• **Set exercise**
Reproduce exactly the section that begins at the line containing "web = fillet([edge" and ends at the line containing "obj.matrix_parent_inverse = Matrix.Identity(4)", both lines included; omit all other lines.

• **Dataset extract**
>>>

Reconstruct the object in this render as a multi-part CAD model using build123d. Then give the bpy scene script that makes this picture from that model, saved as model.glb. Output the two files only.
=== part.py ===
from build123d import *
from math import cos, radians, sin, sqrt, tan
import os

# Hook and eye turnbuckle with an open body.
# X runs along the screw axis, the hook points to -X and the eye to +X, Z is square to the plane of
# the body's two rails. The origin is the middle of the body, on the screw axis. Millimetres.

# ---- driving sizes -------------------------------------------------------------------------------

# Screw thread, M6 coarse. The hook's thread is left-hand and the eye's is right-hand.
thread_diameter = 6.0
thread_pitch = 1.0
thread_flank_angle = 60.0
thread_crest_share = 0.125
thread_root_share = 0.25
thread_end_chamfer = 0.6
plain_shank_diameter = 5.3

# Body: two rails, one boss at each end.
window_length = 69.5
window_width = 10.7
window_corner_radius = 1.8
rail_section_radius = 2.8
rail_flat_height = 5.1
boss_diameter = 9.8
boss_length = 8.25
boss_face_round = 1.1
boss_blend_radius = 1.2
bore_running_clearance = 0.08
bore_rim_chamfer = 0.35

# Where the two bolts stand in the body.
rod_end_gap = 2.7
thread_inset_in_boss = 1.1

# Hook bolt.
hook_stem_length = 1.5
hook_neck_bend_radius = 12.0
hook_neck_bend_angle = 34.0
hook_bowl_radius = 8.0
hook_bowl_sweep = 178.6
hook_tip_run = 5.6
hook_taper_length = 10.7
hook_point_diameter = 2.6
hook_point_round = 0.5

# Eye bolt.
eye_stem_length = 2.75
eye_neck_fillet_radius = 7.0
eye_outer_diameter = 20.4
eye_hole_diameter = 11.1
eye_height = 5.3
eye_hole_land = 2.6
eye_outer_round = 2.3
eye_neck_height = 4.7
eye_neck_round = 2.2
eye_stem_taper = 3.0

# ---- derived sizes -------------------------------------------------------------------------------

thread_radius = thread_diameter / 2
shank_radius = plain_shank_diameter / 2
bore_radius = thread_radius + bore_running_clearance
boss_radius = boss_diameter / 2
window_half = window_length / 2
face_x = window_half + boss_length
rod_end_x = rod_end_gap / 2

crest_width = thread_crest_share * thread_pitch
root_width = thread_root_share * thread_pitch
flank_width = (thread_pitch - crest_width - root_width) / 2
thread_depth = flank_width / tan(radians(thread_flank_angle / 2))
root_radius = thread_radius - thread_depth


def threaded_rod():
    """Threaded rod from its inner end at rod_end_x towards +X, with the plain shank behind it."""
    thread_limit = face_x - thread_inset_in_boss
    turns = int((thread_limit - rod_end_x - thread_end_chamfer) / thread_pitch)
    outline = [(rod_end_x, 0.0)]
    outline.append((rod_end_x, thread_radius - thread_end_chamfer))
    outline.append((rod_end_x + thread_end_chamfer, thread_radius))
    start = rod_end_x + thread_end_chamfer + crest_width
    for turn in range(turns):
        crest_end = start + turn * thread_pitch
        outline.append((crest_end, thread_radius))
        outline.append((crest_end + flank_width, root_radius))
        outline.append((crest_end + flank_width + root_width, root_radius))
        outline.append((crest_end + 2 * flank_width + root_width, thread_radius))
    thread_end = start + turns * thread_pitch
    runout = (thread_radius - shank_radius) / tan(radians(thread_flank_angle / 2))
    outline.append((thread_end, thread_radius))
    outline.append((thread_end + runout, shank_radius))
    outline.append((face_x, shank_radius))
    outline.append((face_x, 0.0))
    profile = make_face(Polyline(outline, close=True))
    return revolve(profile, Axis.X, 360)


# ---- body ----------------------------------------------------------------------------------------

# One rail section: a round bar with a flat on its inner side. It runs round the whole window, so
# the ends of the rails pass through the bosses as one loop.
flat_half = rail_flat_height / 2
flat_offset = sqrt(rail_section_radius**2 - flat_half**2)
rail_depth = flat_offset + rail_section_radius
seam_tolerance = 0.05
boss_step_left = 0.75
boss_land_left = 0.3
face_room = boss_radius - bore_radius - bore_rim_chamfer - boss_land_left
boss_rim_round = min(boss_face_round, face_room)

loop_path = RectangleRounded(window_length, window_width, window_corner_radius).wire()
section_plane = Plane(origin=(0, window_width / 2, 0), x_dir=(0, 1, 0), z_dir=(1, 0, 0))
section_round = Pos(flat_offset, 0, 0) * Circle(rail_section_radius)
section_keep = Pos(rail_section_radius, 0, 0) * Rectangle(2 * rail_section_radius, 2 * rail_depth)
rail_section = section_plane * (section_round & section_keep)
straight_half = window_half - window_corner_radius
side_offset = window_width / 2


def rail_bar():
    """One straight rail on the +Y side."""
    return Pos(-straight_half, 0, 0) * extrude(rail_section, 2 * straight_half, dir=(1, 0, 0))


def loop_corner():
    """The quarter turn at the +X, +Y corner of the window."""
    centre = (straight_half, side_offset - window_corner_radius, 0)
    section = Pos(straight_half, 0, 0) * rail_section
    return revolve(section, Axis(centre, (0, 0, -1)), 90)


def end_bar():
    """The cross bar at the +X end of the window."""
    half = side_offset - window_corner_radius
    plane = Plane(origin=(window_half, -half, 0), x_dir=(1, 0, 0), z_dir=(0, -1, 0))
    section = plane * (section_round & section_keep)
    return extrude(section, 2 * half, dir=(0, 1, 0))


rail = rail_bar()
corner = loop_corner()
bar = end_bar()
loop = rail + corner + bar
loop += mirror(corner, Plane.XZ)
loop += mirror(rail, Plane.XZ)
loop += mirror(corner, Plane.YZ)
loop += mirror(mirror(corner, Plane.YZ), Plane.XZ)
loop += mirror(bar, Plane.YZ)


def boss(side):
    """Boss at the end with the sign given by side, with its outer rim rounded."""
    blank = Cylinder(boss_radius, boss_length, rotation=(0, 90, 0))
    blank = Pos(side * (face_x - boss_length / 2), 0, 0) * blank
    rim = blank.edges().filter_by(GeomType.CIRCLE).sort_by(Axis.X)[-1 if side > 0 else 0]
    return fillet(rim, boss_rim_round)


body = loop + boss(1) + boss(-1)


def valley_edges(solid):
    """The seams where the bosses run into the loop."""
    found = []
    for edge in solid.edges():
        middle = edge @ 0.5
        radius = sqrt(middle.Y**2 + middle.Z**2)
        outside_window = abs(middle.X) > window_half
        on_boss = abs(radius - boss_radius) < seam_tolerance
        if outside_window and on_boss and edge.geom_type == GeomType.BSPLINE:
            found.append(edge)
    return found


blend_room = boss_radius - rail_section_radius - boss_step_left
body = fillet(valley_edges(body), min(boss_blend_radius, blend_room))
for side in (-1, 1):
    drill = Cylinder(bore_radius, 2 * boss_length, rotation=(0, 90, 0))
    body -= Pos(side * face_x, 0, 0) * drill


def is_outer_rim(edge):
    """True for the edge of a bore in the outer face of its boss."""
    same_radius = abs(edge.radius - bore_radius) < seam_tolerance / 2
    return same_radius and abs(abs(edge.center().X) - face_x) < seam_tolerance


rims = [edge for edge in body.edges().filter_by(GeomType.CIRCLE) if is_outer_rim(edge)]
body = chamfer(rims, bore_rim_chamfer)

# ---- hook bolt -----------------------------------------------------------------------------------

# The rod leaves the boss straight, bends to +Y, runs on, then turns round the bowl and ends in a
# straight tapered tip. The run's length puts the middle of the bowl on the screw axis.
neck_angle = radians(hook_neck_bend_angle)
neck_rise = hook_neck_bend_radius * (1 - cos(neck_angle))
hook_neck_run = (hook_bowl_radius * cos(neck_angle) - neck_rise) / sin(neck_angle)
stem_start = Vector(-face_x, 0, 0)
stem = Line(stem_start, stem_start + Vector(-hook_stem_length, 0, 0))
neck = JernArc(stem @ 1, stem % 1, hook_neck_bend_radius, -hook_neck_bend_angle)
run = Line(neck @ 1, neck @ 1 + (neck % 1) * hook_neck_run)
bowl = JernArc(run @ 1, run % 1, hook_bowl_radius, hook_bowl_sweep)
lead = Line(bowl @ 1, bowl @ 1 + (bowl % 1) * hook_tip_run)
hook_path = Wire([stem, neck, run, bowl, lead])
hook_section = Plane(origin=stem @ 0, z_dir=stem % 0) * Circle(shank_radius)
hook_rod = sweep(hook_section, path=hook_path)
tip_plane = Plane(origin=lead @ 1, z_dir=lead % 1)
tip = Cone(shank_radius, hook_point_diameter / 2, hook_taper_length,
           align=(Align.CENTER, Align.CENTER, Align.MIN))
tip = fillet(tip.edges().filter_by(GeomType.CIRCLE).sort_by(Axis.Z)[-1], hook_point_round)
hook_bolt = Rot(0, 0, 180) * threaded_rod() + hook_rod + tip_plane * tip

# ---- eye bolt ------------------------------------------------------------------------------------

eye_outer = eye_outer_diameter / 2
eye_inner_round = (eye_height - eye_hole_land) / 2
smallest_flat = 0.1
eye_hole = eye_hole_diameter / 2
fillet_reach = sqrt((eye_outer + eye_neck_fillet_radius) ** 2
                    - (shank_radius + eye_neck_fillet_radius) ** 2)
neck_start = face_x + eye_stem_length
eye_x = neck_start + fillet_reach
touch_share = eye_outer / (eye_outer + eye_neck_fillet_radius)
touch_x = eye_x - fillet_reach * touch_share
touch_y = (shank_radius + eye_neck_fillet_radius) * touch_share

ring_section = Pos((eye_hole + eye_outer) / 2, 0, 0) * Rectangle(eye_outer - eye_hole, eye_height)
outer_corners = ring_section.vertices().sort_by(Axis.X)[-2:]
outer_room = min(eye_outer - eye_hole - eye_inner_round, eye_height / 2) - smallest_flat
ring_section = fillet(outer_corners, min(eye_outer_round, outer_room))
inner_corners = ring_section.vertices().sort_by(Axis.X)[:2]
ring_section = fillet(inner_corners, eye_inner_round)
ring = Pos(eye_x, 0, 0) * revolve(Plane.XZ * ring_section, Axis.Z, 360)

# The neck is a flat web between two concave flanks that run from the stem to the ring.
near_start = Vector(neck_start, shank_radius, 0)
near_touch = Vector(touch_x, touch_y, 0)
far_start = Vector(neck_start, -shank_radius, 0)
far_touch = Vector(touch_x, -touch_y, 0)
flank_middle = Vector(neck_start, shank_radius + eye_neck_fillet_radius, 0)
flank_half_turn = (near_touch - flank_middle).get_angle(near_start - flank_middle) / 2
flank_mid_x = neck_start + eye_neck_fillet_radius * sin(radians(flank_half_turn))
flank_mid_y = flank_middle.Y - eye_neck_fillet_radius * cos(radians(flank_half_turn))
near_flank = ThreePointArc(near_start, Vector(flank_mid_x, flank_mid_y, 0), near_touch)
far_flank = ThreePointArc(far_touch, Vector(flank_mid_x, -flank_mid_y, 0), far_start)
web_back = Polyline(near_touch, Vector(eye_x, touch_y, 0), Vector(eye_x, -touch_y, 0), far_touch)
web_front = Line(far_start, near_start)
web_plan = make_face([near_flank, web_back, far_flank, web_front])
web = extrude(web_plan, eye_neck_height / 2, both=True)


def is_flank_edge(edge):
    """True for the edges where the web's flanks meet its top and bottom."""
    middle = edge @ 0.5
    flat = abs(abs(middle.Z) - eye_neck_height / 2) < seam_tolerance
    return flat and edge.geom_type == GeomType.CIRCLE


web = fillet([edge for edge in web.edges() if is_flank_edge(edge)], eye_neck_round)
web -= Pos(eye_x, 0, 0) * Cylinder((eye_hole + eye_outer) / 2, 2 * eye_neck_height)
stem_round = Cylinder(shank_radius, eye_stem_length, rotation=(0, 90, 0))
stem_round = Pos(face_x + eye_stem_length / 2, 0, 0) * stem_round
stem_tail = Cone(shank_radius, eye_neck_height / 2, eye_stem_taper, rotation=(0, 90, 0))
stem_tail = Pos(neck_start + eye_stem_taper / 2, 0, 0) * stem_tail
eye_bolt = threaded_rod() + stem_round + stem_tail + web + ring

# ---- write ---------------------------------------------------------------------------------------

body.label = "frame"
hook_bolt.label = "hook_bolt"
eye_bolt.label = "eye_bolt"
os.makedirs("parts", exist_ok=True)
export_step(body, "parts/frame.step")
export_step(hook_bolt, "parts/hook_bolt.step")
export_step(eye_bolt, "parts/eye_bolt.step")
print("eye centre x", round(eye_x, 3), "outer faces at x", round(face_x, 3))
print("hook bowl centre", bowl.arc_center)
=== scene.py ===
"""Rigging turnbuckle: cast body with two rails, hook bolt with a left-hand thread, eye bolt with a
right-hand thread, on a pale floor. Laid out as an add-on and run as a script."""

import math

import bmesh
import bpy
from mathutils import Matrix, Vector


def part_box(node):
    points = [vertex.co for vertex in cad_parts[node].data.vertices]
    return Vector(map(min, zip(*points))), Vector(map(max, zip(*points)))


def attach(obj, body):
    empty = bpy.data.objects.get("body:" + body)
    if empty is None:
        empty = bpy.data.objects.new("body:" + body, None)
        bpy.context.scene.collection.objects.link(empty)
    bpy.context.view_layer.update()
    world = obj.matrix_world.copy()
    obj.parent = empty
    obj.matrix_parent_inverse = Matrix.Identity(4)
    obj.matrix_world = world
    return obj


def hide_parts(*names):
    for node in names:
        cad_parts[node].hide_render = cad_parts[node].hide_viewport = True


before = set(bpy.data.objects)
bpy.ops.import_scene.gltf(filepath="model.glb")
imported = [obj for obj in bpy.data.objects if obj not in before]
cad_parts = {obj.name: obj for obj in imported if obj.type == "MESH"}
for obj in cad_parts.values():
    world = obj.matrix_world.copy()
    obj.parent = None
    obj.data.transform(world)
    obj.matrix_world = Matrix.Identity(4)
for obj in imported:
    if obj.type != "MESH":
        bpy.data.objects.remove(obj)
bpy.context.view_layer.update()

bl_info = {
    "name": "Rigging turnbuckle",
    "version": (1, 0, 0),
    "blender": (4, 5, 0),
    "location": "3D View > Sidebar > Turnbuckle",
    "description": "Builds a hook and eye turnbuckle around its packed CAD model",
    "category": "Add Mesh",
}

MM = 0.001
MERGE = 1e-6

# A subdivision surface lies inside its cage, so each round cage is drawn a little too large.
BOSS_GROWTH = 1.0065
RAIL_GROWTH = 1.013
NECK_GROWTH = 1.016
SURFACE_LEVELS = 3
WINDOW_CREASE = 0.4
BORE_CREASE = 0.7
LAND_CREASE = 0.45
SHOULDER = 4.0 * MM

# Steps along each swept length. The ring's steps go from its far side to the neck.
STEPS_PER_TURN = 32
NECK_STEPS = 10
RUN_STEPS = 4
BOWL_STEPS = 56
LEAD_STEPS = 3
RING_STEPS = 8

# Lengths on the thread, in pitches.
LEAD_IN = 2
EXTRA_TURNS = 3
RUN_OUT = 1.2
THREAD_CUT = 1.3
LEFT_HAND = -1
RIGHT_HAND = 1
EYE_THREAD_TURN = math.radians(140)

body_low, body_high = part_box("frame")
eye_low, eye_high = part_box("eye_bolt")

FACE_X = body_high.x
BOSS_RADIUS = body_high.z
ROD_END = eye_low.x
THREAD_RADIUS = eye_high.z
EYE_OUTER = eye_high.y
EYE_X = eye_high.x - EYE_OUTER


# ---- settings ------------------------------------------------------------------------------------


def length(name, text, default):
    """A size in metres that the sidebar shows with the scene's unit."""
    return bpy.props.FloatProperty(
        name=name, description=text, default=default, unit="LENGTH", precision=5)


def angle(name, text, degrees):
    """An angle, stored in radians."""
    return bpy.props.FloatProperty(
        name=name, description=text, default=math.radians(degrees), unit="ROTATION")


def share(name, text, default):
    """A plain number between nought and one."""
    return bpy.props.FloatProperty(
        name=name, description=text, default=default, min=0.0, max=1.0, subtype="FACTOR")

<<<

• **Task result**
web = fillet([edge for edge in web.edges() if is_flank_edge(edge)], eye_neck_round)
web -= Pos(eye_x, 0, 0) * Cylinder((eye_hole + eye_outer) / 2, 2 * eye_neck_height)
stem_round = Cylinder(shank_radius, eye_stem_length, rotation=(0, 90, 0))
stem_round = Pos(face_x + eye_stem_length / 2, 0, 0) * stem_round
stem_tail = Cone(shank_radius, eye_neck_height / 2, eye_stem_taper, rotation=(0, 90, 0))
stem_tail = Pos(neck_start + eye_stem_taper / 2, 0, 0) * stem_tail
eye_bolt = threaded_rod() + stem_round + stem_tail + web + ring

# ---- write ---------------------------------------------------------------------------------------

body.label = "frame"
hook_bolt.label = "hook_bolt"
eye_bolt.label = "eye_bolt"
os.makedirs("parts", exist_ok=True)
export_step(body, "parts/frame.step")
export_step(hook_bolt, "parts/hook_bolt.step")
export_step(eye_bolt, "parts/eye_bolt.step")
print("eye centre x", round(eye_x, 3), "outer faces at x", round(face_x, 3))
print("hook bowl centre", bowl.arc_center)
=== scene.py ===
"""Rigging turnbuckle: cast body with two rails, hook bolt with a left-hand thread, eye bolt with a
right-hand thread, on a pale floor. Laid out as an add-on and run as a script."""

import math

import bmesh
import bpy
from mathutils import Matrix, Vector


def part_box(node):
    points = [vertex.co for vertex in cad_parts[node].data.vertices]
    return Vector(map(min, zip(*points))), Vector(map(max, zip(*points)))


def attach(obj, body):
    empty = bpy.data.objects.get("body:" + body)
    if empty is None:
        empty = bpy.data.objects.new("body:" + body, None)
        bpy.context.scene.collection.objects.link(empty)
    bpy.context.view_layer.update()
    world = obj.matrix_world.copy()
    obj.parent = empty
    obj.matrix_parent_inverse = Matrix.Identity(4)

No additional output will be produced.